St Anne’s Well, Ballylaneen, County Waterford
If I had a Euro for every hour I’ve spent scrubbing around remote bits of Ireland looking for wells that appear on the map but not on the ground, I would have … well, a few Euros. A Euro isn’t even a proper currency, and a few of them will barely buy you a bag of crisps these days, so it doesn’t matter in any case. The point is, some of these things are hard to find.
Ballylaneen in County Waterford is a tiny place with very little in it. A newish sort of church, some houses, some fields, lots of cows. On the map, I can see a graveyward marked, and sure enough, when we reach the little settlement, there it is, prominent on a rise, easy to find:
There is, according to the same map, a holy well in the field opposite. I am hoping for a signpost, a path, or at least a gate. My daughter and I wander up and down the road. Nothing. Not even a sign of any wellhouse in a field. There is nothing for it. We get over the fence somehow and start wandering about in the fields, looking at the map as we do so. Luckily there are no bulls on the prowl.
But there is no well either. The closest thing I can see, apparently near to where the little red dot appears on the Ordnance Survey map, is a small clump of trees. Coming closer, we see that they are thorn trees: traditionally used as rag trees over a well. Perhaps this is it? But the trees are wild and the ground in between them is clotted with nettles and sedge. We can see nothing.
Undaunted, as all true adventurers should be, we force ourselves into the nettly chaos. I’m looking for a dip in the ground, an old wellhouse, a stream, a big rock: anything that might show us where this thing is or might be. Nothing. Nothing, that is, except a broken orange traffic cone in the centre of the nettles. Lifting it up, I see that underneath it is a black plastic pipe, of the kind often used to pump water out of springs and into cattle troughs.
Is this it? Is this what I came for?
Basically, there is nothing here. But it is marked on the map. So, what has happened? I begin to wonder if somebody, at some time in the past, has done the one thing that nobody must ever do to a holy well if they want to live a happy life: fill it in.

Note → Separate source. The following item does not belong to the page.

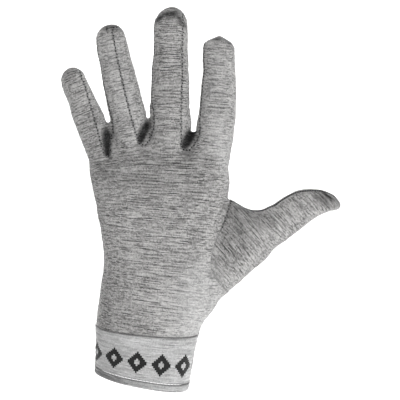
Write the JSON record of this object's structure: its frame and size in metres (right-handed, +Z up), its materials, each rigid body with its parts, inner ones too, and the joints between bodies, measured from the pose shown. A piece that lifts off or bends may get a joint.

Folklore is full of stories of what happens to those who mess with the wells. The villain in many of them is often an unnamed ‘protestant minister’ who blithely fills in a well, preaching all the time against ‘superstition’, only to have it bubble up inside his house, or bring him some other form of bad luck. I recounted one such story in my introduction to this series, in which the putative priest is outraged when locals refuse to draw water for him from the holy well to make his tea:
In a rage he snatched a can and brought a supply of water which he placed in a pot and hung over the fire to boil. Although under the influence of much heat the water remained quite cold while the minister waited his long overdue meal. Finally, his patience being exhausted he poured the water into another vessel and declared he would wash his feet in it. Witness his consternation and suffering when he touched the water his feet were immediately scalded and blistered as from a boiling heat.1
There are plenty of stories about non-protestant foolishness being punished too, often by the well moving of its own accord, in protest at some ill treatment. At one well in County Louth, for instance, a bunch of butchers polluted the well by washing the viscera of cattle in it, whereupon the well instantly dried up, later reappearing nearby, accompanied by a number of ghostly candles illuminating its new location for the locals.2
A little bit of digging - excuse the pun - suggests that something like this did indeed happen here. Schoolboy Thomas O’Flynn, writing nearly a century ago, tells the obviously-already-legendary story of a local farmer, one Joe Power, who, fed up with pilgrims wandering across his field to the well, had it filled in and dug an alternative one next to the road instead. ‘This tampering with the well was considered most unlucky for Power,’ writes the lad. ‘Things went from bad to worse until in the end he lost his farm and there is not a trace of his family in the district.’
The well that Joe Power filled in was patronised by St Anne, the mother of the Virgin Mary, to whom the local church is still dedicated. Whether she had anything to do with Joe’s fate, or whether the well itself was able to enact some form of revenge, we never learn. What we do learn is never to mess with a holy well, here or anywhere. The consequences are not worth risking.
Quoted in Amanda Clarke, Holy Wells of County Cork, 2023
These tales appear in ‘The Holy Wells of Ireland’, by Patrick Logan
To me the only reason to suppress a well spring is to destroy (or attempt to destroy) life creation of pure spring water of life. An act of Evil if ever I beheld one.
Power always wants to move things by force and seldom that is a holy act. Good story, thanks!